____ Source data

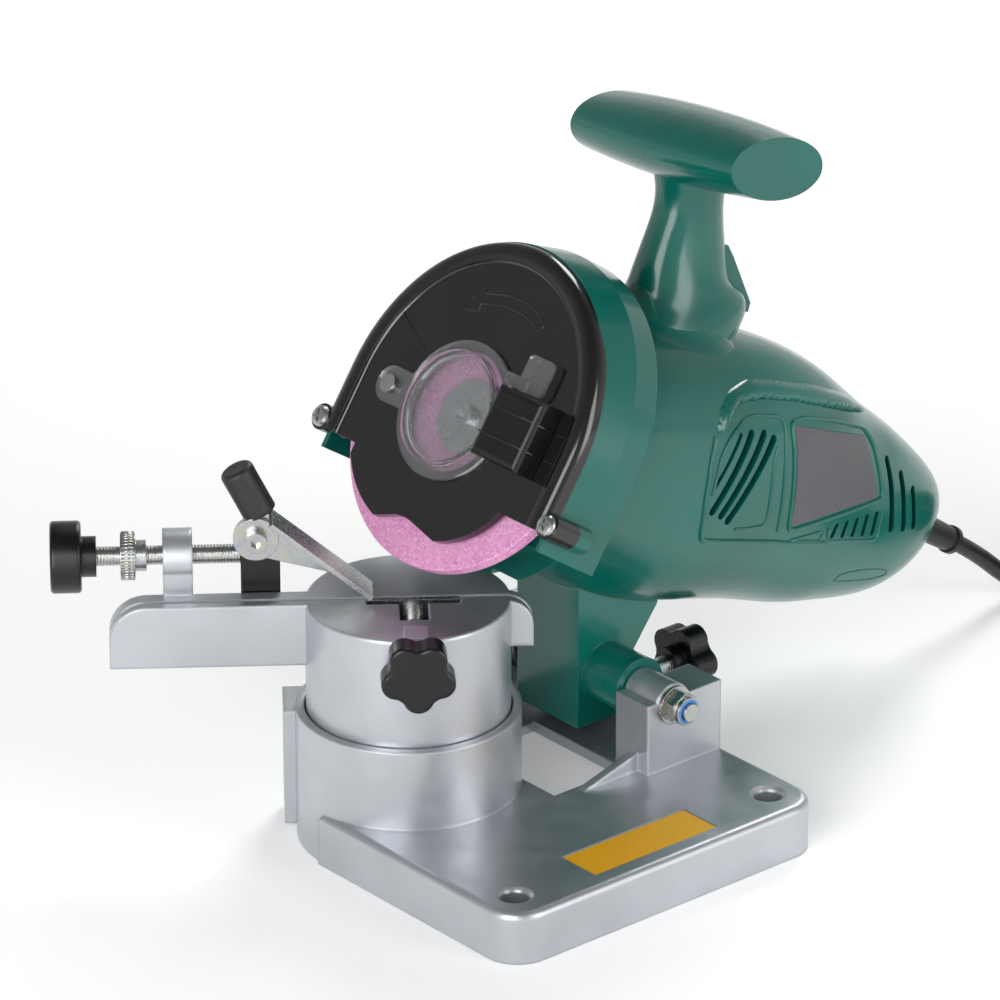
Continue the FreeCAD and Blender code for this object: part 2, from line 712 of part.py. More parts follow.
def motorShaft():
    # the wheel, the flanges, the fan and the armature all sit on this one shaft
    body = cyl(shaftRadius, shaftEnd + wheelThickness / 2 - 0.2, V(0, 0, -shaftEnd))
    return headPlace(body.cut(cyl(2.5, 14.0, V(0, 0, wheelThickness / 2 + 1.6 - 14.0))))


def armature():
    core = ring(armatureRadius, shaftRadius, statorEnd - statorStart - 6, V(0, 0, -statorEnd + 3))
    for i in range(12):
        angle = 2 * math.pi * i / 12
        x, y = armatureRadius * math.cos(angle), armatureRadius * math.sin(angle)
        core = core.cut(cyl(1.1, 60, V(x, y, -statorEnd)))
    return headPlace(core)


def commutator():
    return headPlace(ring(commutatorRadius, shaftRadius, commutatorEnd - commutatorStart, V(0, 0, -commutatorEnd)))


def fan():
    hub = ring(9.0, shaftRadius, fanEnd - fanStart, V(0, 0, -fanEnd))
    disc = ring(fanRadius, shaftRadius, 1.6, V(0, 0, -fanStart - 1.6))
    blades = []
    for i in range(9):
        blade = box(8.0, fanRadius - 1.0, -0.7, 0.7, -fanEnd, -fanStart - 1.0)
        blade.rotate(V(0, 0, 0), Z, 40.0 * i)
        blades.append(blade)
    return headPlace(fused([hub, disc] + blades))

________

*Aim of the exercise*: Each line of the material should be echoed exactly.

*Full response*:
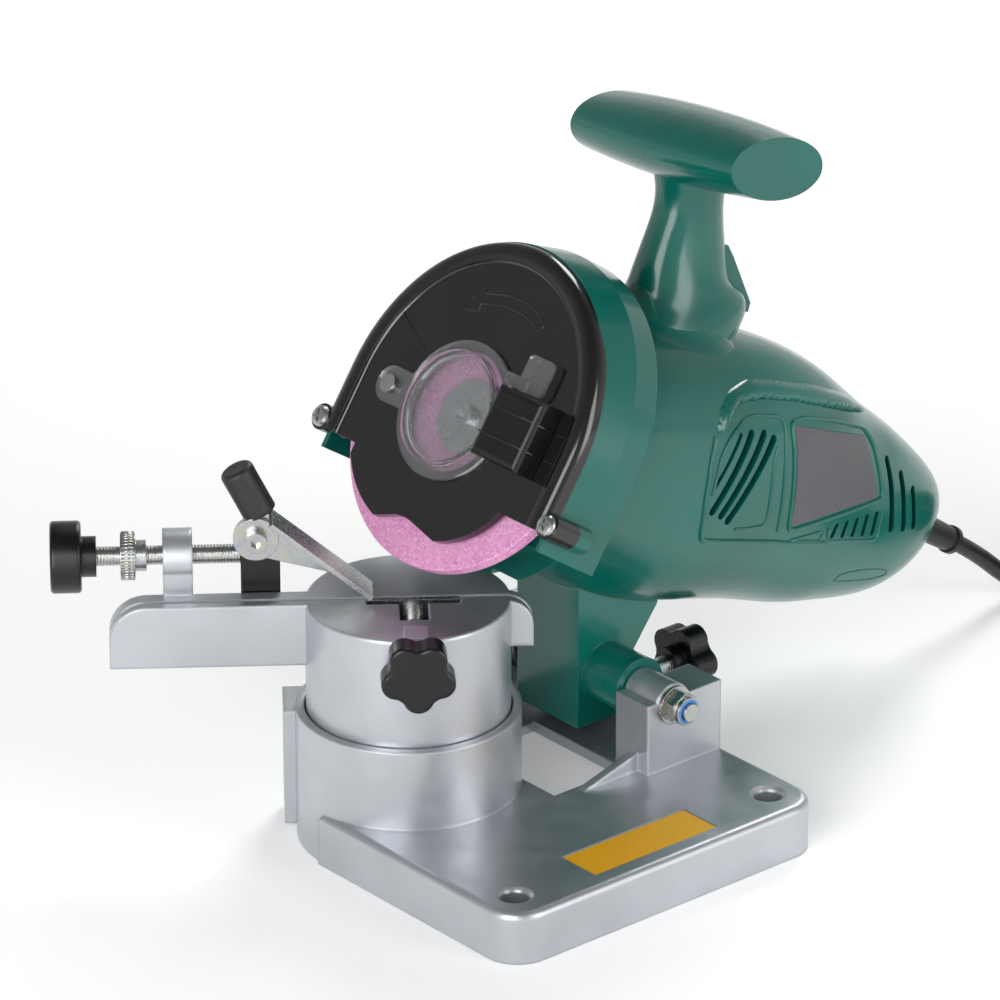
Continue the FreeCAD and Blender code for this object: part 2, from line 712 of part.py. More parts follow.
def motorShaft():
    # the wheel, the flanges, the fan and the armature all sit on this one shaft
    body = cyl(shaftRadius, shaftEnd + wheelThickness / 2 - 0.2, V(0, 0, -shaftEnd))
    return headPlace(body.cut(cyl(2.5, 14.0, V(0, 0, wheelThickness / 2 + 1.6 - 14.0))))


def armature():
    core = ring(armatureRadius, shaftRadius, statorEnd - statorStart - 6, V(0, 0, -statorEnd + 3))
    for i in range(12):
        angle = 2 * math.pi * i / 12
        x, y = armatureRadius * math.cos(angle), armatureRadius * math.sin(angle)
        core = core.cut(cyl(1.1, 60, V(x, y, -statorEnd)))
    return headPlace(core)


def commutator():
    return headPlace(ring(commutatorRadius, shaftRadius, commutatorEnd - commutatorStart, V(0, 0, -commutatorEnd)))


def fan():
    hub = ring(9.0, shaftRadius, fanEnd - fanStart, V(0, 0, -fanEnd))
    disc = ring(fanRadius, shaftRadius, 1.6, V(0, 0, -fanStart - 1.6))
    blades = []
    for i in range(9):
        blade = box(8.0, fanRadius - 1.0, -0.7, 0.7, -fanEnd, -fanStart - 1.0)
        blade.rotate(V(0, 0, 0), Z, 40.0 * i)
        blades.append(blade)
    return headPlace(fused([hub, disc] + blades))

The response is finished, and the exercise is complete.